Professor Keshab Parhi elected AIMBE Fellow

Distinguished McKnight University Professor and Edgar F. Johnson Professor Keshab Parhi has been elected by the American Institute for Medical and Biological Engineering (AIMBE) to its 2022 class of fellows. He is being honored for his “outstanding contributions to machine learning approaches for neuropsychiatric and ophthalmic disorders, and to synthesis of molecular computing systems.” Election to the AIMBE College of Fellows is among the highest professional distinctions accorded to a medical and biological engineer.

The AIMBE’s College of Fellows have revolutionized medicine and its related fields in ways that have positively impacted the lives of people worldwide. Fellows of the organization play a critical role in its mission of advocating for the advancement of excellence in medicine and science. Election as Fellow entails that they give back by actively engaging in advocacy efforts and public policy initiatives that impact the scientific, as well as the broader community.

Scientific contributions

Parhi developed the first rigorous machine learning approach to predict epilepsy from scalp and intracranial electroencephalogram (EEG) signals. In collaboration with other researchers, he has designed classifiers for psychiatric disorders such as borderline personality disorder, obsessive compulsive disorder, and major depressive disorder from resting-state functional MRI. Under his leadership, his research team has developed new biomarkers for static network analysis and dynamic brain network analysis. They have also developed classifiers for schizophrenia from magnetoencephalography (MEG) data collected during language tasks. This research will pave the way for therapeutic applications of closed-loop neuromodulation for the treatment of neuropsychiatric disorders. 

Parhi’s team has also developed classifiers for ophthalmic disorders such as diabetic retinopathy from fundus or retinal camera images, and age related macular edema and diabetic macular edema from optical coherence tomography (OCT) images. 

His team were the first to synthesize molecular and DNA computing systems for finite impulse response and infinite impulse response digital filters, and DNA machine learning systems for artificial neural networks for all types of activation functions. They also developed DNA support vector machines that could, in the future, be the foundation of in-vivo protein monitoring, and molecular drug-delivery systems.
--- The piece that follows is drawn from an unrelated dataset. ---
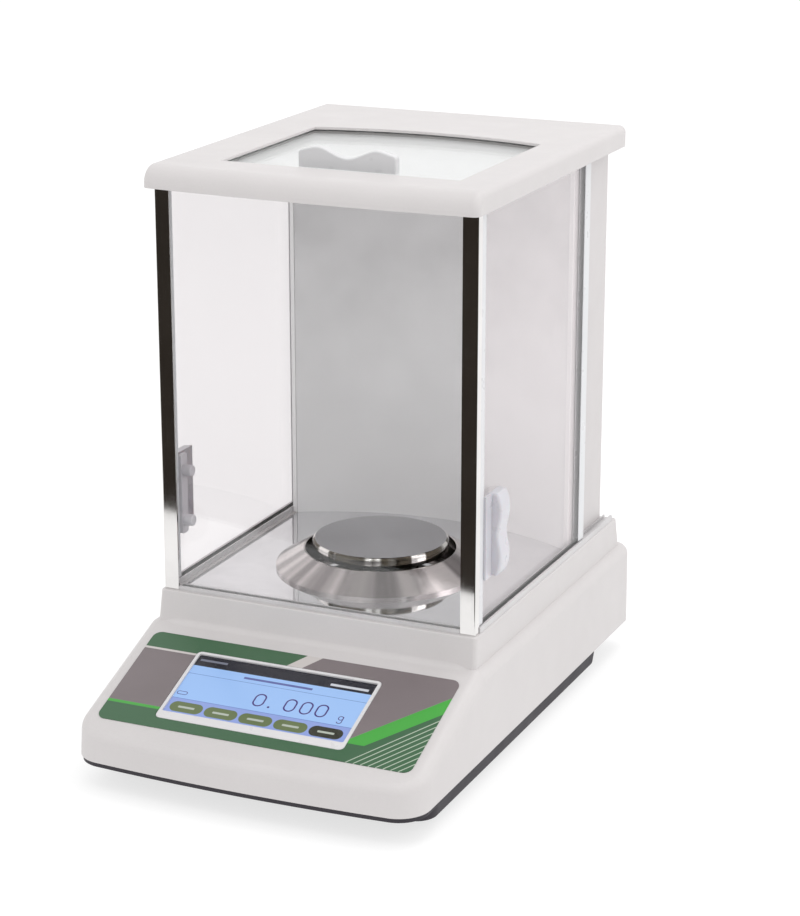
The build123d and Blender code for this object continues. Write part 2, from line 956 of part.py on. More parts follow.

Academic and service contributions

Parhi has been a committed and enthusiastic contributor to the Department of Electrical and Computer Engineering, the University, and IEEE. He served on the IEEE Circuits and Systems Society’s Board of Governors, and as a member of the IEEE Fellow Selection Committee in 1998 and 1999. He was editor-in-chief of the IEEE Transactions on Circuits and Systems, Part-I in 2004 and 2005, and has served as associate editor of the organization’s journals and transactions 14 times. He has served as an associate editor, reviewer, and session chair for the IEEE Engineering in Medicine and Biology Conference organized by the IEEE Engineering in Medicine and Biology Society. He has presented numerous tutorials on biomedical and health data analytics at conferences and to companies in the field. A distinguished lecturer of the IEEE Circuits and Systems Society, Parhi has presented numerous talks on low-energy machine learning, hardware security, and artificial intelligence for health applications. He has actively mentored hundreds of young colleagues at IEEE conferences, and is also a frequent reviewer of papers for biomedical journals published by Nature, IEEE, Springer, and Elsevier. Parhi holds 32 patents, has authored a major textbook, and has published 230 journal papers and 430 conference papers. His research publications have an h index of 81. He has graduated 48 Ph.D. (eight of them were women) and 65 MSECE students. Several of them are in prominent positions in industry and academia. 

Parhi’s contributions have been recognized widely: he is a Fellow of IEEE, the Association for Computing Machinery (ACM), the American Association for the Advancement of Science (AAAS) and the National Academy of Inventors (NAI). These honors are a testament to his commitment to innovation, education, and the advancement of science for the benefit of society. 

The fellows induction ceremony will be held on March 25 during AIMBE’s 2022 Annual Event. Professor Parhi will be inducted along with 152 new members who make up the AIMBE Fellow Class of 2022.